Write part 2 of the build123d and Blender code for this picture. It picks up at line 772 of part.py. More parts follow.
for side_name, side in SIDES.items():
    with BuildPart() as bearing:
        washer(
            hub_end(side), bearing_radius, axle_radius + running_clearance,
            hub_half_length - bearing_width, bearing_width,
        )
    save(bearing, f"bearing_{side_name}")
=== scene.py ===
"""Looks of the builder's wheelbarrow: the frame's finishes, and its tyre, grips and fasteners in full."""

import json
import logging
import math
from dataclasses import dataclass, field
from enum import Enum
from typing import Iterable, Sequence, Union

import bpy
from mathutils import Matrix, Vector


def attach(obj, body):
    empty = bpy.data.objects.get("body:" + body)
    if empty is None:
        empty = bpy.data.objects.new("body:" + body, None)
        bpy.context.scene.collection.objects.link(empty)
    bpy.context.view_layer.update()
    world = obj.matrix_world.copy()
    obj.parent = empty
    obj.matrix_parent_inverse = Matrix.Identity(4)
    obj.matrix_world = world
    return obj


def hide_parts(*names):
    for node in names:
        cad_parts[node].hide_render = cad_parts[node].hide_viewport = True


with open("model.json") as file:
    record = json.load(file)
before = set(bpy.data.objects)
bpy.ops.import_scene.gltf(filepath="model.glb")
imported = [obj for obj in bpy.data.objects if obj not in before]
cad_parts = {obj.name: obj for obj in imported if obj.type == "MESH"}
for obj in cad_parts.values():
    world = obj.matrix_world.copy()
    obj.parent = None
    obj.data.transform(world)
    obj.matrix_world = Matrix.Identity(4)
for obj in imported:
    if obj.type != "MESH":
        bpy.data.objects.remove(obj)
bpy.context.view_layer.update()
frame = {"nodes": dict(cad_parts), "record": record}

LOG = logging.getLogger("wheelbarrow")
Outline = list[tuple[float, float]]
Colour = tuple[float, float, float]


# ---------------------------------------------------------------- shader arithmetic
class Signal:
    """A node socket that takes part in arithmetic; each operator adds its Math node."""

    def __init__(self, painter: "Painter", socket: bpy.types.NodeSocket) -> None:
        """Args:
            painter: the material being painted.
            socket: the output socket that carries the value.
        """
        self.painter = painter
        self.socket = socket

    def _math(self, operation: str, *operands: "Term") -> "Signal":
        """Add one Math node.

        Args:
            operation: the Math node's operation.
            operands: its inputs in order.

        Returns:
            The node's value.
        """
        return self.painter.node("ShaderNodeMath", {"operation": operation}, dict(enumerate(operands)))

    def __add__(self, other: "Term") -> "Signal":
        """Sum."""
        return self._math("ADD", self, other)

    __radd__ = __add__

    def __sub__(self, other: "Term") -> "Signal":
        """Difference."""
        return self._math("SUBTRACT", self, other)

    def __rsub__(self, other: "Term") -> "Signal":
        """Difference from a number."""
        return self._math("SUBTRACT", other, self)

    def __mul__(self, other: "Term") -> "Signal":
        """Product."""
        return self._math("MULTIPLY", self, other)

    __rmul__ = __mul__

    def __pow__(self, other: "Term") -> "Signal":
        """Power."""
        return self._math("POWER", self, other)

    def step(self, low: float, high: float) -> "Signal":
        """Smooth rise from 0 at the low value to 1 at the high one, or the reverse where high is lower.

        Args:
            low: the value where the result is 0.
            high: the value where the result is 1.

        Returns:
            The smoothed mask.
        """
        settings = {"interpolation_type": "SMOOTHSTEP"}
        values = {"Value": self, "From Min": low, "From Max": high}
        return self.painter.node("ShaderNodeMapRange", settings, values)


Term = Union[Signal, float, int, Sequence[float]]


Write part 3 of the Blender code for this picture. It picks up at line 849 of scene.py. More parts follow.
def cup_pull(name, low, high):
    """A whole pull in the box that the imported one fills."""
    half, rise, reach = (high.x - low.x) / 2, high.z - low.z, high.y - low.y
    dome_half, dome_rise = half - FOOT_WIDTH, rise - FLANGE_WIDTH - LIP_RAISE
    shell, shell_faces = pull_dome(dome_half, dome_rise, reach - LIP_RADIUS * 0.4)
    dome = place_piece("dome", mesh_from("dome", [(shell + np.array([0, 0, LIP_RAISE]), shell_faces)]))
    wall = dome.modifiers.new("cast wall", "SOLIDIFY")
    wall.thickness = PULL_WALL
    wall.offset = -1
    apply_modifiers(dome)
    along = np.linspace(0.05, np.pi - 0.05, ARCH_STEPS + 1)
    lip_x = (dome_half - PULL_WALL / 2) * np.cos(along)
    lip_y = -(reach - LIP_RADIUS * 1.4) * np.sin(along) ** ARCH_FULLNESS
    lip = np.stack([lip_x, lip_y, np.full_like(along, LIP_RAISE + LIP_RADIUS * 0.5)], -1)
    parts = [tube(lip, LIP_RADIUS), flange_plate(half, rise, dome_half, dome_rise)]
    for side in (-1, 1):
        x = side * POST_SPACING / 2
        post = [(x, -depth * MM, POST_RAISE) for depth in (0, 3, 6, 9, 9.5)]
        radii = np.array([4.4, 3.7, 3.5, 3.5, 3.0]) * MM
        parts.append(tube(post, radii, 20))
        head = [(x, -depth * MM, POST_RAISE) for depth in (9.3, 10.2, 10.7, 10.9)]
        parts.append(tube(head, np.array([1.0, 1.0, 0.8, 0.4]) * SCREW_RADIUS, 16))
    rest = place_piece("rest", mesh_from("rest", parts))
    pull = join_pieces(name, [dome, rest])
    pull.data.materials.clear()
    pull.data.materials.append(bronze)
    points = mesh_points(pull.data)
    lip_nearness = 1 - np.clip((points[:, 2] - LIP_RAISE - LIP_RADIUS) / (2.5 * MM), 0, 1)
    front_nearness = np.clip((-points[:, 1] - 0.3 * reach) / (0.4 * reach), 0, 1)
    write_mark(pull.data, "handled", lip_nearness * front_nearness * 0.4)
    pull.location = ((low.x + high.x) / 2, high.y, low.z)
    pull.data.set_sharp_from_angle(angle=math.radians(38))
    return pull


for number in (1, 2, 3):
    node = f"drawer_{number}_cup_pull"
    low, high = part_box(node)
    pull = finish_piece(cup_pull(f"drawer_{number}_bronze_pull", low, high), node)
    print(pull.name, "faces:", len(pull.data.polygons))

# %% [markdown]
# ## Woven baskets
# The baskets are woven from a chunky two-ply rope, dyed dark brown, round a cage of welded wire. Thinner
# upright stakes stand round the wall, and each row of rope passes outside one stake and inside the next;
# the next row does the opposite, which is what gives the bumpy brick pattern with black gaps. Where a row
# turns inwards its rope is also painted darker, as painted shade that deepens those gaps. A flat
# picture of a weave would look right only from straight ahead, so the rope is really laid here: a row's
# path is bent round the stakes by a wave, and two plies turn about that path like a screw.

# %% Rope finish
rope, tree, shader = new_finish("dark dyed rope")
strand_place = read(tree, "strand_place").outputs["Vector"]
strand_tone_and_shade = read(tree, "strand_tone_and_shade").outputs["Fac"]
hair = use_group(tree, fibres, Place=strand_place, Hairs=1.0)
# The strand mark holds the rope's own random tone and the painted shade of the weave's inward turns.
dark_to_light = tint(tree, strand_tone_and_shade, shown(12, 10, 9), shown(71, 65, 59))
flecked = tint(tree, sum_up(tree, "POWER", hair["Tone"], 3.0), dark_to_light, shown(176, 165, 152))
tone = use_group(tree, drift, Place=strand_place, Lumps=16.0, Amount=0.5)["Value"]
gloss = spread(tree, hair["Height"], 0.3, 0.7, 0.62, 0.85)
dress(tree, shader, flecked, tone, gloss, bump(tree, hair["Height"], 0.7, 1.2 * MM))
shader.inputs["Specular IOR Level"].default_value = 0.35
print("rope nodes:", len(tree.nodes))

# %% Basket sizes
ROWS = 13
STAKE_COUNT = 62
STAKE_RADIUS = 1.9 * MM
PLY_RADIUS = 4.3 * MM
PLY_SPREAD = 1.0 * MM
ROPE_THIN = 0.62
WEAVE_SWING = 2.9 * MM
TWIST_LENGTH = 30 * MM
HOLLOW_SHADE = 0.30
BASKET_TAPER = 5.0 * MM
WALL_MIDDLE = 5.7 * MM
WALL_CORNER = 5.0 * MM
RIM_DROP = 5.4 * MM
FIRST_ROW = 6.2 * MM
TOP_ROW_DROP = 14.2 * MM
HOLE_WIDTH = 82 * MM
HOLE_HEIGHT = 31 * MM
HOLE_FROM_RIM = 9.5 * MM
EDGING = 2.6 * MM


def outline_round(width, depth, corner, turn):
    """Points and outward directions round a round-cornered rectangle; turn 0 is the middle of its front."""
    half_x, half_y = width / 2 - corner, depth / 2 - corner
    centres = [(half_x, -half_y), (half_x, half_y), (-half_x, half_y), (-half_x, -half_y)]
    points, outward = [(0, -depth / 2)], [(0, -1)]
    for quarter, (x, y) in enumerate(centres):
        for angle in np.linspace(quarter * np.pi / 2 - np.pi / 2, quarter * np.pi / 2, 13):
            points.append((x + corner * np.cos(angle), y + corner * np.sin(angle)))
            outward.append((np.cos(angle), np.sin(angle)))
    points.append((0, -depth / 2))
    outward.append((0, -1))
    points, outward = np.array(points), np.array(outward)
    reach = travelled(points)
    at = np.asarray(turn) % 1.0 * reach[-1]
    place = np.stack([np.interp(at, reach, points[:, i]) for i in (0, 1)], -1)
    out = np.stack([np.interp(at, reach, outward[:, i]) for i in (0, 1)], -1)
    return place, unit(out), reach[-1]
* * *
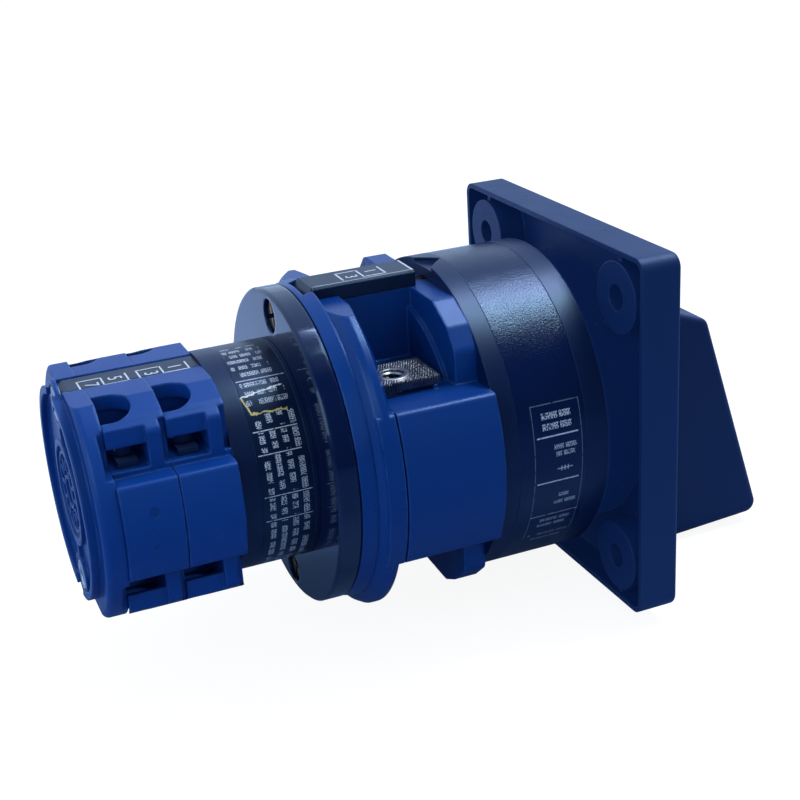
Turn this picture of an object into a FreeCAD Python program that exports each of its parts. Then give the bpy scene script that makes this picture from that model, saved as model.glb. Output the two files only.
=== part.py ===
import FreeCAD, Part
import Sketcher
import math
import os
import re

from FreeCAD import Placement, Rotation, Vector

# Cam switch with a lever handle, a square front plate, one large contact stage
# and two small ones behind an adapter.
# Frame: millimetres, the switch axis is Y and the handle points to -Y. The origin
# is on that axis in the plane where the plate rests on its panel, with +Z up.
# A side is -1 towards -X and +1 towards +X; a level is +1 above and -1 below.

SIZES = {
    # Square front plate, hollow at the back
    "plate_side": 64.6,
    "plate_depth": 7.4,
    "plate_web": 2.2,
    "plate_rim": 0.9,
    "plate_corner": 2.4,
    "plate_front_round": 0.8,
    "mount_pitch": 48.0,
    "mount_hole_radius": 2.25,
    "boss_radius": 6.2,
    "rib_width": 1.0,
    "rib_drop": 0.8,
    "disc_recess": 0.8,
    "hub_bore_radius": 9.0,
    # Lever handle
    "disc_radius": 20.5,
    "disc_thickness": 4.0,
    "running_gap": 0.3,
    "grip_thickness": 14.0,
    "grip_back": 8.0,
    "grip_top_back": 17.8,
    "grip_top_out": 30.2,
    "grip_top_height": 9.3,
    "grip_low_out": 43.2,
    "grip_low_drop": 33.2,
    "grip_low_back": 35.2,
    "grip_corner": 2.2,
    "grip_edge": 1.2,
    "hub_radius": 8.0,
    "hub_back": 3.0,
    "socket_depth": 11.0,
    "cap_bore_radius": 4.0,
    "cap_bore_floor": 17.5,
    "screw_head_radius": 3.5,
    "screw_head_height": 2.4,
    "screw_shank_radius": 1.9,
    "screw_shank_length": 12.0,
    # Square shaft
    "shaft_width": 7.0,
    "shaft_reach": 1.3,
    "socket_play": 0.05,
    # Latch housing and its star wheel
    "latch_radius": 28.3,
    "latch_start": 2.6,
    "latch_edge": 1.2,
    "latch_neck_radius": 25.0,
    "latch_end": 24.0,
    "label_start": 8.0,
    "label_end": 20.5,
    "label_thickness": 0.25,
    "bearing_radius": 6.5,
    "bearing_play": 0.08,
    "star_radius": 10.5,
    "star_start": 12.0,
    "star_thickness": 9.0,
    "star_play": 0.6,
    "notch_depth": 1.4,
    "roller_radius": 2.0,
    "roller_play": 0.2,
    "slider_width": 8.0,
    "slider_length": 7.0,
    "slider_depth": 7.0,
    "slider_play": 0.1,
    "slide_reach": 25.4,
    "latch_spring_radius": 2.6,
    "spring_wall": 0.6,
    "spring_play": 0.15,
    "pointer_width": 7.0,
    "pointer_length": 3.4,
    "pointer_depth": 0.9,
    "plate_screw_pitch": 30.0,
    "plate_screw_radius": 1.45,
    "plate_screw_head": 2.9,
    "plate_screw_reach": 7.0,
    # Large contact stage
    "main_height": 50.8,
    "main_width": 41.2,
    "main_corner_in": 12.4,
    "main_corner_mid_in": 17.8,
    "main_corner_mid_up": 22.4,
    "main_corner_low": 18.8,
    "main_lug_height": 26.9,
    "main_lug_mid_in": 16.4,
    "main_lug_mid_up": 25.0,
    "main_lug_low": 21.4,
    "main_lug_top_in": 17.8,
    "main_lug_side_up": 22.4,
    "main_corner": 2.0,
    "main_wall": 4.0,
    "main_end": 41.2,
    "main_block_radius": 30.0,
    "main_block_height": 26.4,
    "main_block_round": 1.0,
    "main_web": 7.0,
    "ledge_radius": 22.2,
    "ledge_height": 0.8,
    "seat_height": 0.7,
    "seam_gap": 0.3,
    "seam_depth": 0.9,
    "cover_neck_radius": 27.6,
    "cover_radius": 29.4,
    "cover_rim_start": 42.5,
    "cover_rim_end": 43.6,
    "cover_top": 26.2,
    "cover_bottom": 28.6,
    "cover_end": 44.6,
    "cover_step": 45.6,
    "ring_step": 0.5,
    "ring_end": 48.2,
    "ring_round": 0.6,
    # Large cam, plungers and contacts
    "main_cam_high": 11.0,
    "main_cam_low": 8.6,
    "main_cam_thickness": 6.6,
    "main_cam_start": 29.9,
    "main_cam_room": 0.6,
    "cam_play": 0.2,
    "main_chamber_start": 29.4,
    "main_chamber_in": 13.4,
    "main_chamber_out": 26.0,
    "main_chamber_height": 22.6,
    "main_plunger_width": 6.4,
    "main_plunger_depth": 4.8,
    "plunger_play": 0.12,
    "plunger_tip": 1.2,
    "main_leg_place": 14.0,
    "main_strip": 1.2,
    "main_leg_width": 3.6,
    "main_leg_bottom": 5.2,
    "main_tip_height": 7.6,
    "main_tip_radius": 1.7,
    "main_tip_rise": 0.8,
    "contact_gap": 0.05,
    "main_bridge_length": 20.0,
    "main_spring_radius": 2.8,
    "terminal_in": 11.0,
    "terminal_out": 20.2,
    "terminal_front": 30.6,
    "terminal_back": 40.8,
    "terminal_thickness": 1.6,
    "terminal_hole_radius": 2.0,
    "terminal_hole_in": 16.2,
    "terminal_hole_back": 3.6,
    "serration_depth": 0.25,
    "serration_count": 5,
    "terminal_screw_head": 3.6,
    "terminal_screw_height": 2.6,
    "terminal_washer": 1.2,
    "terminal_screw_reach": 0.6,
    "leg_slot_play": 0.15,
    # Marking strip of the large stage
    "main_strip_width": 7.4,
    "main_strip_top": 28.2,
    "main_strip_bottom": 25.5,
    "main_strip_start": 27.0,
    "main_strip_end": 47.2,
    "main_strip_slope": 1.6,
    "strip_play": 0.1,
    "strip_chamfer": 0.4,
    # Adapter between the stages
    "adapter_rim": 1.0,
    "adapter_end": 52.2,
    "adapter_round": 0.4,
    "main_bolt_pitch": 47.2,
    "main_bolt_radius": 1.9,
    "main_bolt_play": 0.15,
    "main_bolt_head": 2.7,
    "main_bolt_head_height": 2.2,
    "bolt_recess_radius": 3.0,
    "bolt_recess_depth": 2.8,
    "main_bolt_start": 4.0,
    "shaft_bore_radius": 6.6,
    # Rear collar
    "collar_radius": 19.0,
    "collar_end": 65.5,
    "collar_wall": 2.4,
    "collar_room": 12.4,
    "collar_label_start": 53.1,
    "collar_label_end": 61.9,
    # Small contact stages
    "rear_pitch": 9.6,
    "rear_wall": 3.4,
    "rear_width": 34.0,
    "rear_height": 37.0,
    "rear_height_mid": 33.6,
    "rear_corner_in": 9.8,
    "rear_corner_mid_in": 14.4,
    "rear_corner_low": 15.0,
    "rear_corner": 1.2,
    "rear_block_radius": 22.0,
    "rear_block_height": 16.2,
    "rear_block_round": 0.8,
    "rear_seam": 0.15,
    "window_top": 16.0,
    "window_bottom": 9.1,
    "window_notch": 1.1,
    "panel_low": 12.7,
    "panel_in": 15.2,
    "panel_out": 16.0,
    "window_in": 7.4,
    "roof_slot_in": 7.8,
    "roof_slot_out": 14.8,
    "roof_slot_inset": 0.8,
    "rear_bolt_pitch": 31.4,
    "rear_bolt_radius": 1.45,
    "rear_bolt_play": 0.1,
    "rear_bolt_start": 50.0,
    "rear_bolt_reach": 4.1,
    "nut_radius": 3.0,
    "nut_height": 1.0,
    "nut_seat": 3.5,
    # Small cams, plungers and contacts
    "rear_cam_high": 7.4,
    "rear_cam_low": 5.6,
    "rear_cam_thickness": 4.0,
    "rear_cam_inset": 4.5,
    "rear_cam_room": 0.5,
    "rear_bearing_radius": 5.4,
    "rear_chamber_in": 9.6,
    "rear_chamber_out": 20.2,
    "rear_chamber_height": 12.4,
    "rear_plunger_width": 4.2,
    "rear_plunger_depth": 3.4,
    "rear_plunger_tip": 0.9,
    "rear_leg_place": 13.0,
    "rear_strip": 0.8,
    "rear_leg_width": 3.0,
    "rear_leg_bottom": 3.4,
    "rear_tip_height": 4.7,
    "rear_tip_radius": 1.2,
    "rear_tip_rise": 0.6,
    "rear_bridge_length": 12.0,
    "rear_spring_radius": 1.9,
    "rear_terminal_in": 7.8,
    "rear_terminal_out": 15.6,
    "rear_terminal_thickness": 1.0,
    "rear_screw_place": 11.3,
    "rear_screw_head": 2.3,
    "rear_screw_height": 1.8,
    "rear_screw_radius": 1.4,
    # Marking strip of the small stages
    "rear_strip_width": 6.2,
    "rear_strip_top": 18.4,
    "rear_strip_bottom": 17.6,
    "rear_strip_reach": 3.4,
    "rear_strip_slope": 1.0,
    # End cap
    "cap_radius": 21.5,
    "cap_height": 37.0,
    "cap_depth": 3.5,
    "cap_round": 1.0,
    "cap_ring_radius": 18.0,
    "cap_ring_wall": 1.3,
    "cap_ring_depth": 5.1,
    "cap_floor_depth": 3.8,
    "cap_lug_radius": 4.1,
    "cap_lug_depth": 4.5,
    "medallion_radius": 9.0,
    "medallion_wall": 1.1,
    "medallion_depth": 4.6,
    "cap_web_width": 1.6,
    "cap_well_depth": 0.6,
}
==
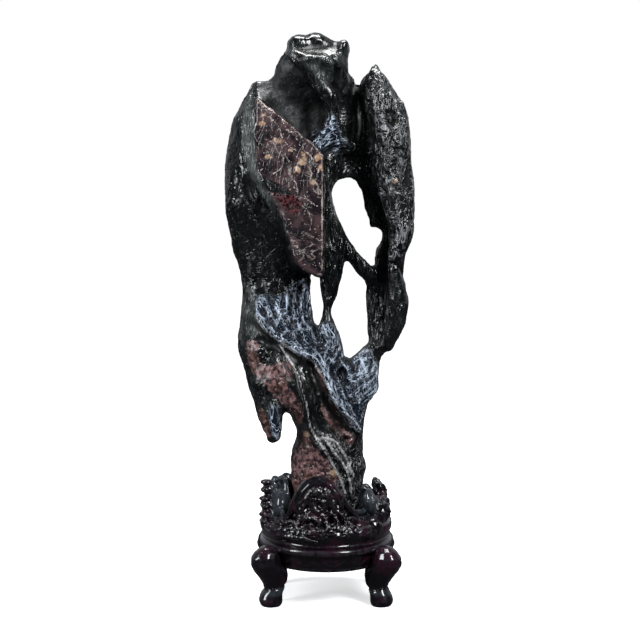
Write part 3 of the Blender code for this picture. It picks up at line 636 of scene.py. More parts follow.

Aim
Extract exactly and only the lines above from the line containing "for side_name, side" through the line containing "node socket that", both end lines included.

Answer
for side_name, side in SIDES.items():
    with BuildPart() as bearing:
        washer(
            hub_end(side), bearing_radius, axle_radius + running_clearance,
            hub_half_length - bearing_width, bearing_width,
        )
    save(bearing, f"bearing_{side_name}")
=== scene.py ===
"""Looks of the builder's wheelbarrow: the frame's finishes, and its tyre, grips and fasteners in full."""

import json
import logging
import math
from dataclasses import dataclass, field
from enum import Enum
from typing import Iterable, Sequence, Union

import bpy
from mathutils import Matrix, Vector


def attach(obj, body):
    empty = bpy.data.objects.get("body:" + body)
    if empty is None:
        empty = bpy.data.objects.new("body:" + body, None)
        bpy.context.scene.collection.objects.link(empty)
    bpy.context.view_layer.update()
    world = obj.matrix_world.copy()
    obj.parent = empty
    obj.matrix_parent_inverse = Matrix.Identity(4)
    obj.matrix_world = world
    return obj


def hide_parts(*names):
    for node in names:
        cad_parts[node].hide_render = cad_parts[node].hide_viewport = True


with open("model.json") as file:
    record = json.load(file)
before = set(bpy.data.objects)
bpy.ops.import_scene.gltf(filepath="model.glb")
imported = [obj for obj in bpy.data.objects if obj not in before]
cad_parts = {obj.name: obj for obj in imported if obj.type == "MESH"}
for obj in cad_parts.values():
    world = obj.matrix_world.copy()
    obj.parent = None
    obj.data.transform(world)
    obj.matrix_world = Matrix.Identity(4)
for obj in imported:
    if obj.type != "MESH":
        bpy.data.objects.remove(obj)
bpy.context.view_layer.update()
frame = {"nodes": dict(cad_parts), "record": record}

LOG = logging.getLogger("wheelbarrow")
Outline = list[tuple[float, float]]
Colour = tuple[float, float, float]


# ---------------------------------------------------------------- shader arithmetic
class Signal:
    """A node socket that takes part in arithmetic; each operator adds its Math node."""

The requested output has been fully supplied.